**Request:** Output the data that follows exactly, line for line.

**Data segment:**

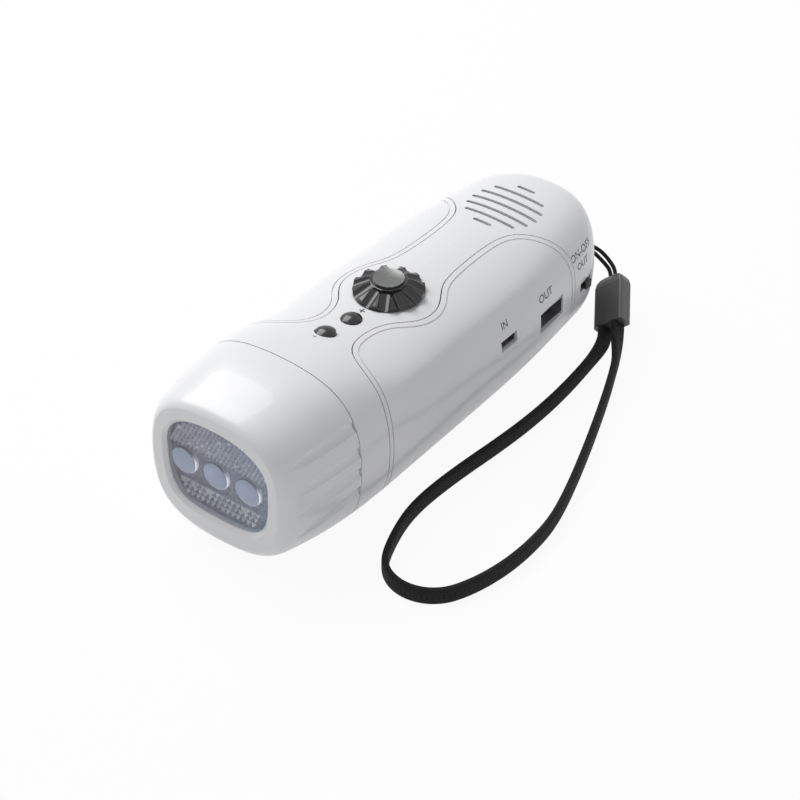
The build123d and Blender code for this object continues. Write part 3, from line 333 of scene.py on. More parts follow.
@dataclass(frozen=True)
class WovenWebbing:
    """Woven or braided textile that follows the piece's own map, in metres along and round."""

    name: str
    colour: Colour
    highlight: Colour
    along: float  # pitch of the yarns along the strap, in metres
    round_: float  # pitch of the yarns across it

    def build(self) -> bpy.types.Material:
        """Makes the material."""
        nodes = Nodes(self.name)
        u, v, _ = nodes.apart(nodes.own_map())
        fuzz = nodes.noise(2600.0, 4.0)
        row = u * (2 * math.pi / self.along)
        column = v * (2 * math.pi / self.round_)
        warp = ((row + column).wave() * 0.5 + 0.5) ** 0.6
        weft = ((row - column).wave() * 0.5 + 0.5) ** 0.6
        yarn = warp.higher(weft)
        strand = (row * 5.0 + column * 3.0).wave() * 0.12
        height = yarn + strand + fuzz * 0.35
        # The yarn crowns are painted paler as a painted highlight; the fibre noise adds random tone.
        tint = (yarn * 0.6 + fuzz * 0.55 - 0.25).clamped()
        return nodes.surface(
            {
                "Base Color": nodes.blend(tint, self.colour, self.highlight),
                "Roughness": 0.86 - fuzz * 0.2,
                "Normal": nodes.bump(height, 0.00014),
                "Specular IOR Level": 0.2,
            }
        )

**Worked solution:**
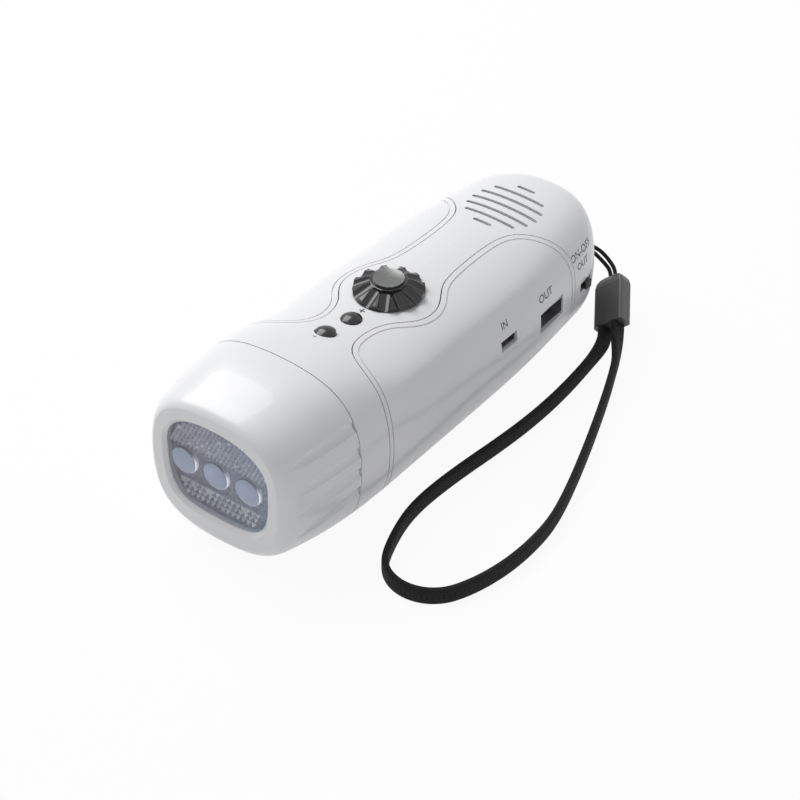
The build123d and Blender code for this object continues. Write part 3, from line 333 of scene.py on. More parts follow.
@dataclass(frozen=True)
class WovenWebbing:
    """Woven or braided textile that follows the piece's own map, in metres along and round."""

    name: str
    colour: Colour
    highlight: Colour
    along: float  # pitch of the yarns along the strap, in metres
    round_: float  # pitch of the yarns across it

    def build(self) -> bpy.types.Material:
        """Makes the material."""
        nodes = Nodes(self.name)
        u, v, _ = nodes.apart(nodes.own_map())
        fuzz = nodes.noise(2600.0, 4.0)
        row = u * (2 * math.pi / self.along)
        column = v * (2 * math.pi / self.round_)
        warp = ((row + column).wave() * 0.5 + 0.5) ** 0.6
        weft = ((row - column).wave() * 0.5 + 0.5) ** 0.6
        yarn = warp.higher(weft)
        strand = (row * 5.0 + column * 3.0).wave() * 0.12
        height = yarn + strand + fuzz * 0.35
        # The yarn crowns are painted paler as a painted highlight; the fibre noise adds random tone.
        tint = (yarn * 0.6 + fuzz * 0.55 - 0.25).clamped()
        return nodes.surface(
            {
                "Base Color": nodes.blend(tint, self.colour, self.highlight),
                "Roughness": 0.86 - fuzz * 0.2,
                "Normal": nodes.bump(height, 0.00014),
                "Specular IOR Level": 0.2,
            }
        )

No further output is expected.